If you must go for more than four prongs, ensure that they are as thin as possible; this way, they will not steal the show from the real gem. But going for fewer and thinner prongs is not enough. It is also important to ensure that they are designed from mirror-bright metals.
7. Look for Cluster or Halo Settings
On the settings, you should opt for the most strategic design that offers maximum prominence to the diamond. Halo settings have always been a preference for many, especially those who desire a large centerpiece diamond. In these settings, a halo of smaller pavé stones surrounds the center stone. Experts believe a halo setting can make your diamond appear up to 1.5 times larger. Also, as you may expect, this can save you hundreds of dollars that you might otherwise spend increasing the carat weight.

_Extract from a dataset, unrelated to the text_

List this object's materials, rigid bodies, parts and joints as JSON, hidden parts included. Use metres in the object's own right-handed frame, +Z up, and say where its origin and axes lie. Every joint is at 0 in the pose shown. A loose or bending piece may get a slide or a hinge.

In addition to halo ring designs, you may also consider cluster settings. In the latter, stones of nearly equal sizes are grouped. Besides creating an illusion of size, cluster settings can also be customized into different shapes, such as a sunburst or a flower. Moreover, they are ideal for people with smaller hands or fingers.
8. Look for an Optical Illusion
Some jewelers may include a magnifying material at the base of the setting where a diamond would be mounted. The material absorbs as much light as possible and reflects it on the diamond. As such, the diamond appears deceptively larger than it is. The only problem with this trick is that such materials can lose their luster over time; polishing them would require dismounting the diamond.
Repeated mounting and dismounting could cause the diamond to wear off. A better alternative here would be to keep your diamond as clean as possible. The cleaner the stone, the brighter it looks. As for the cleaning, you can either have your local jeweler do it for you or do it yourself using jewelry-grade cleaners and polishing cloths.
The size and weight of diamonds affect their prices and overall brilliance. When looking for a large diamond, most shoppers would naturally go for higher carat weights. But as we have highlighted above, there are numerous ways you can enhance the size of your diamond without necessarily shelling out extra bucks on more carats.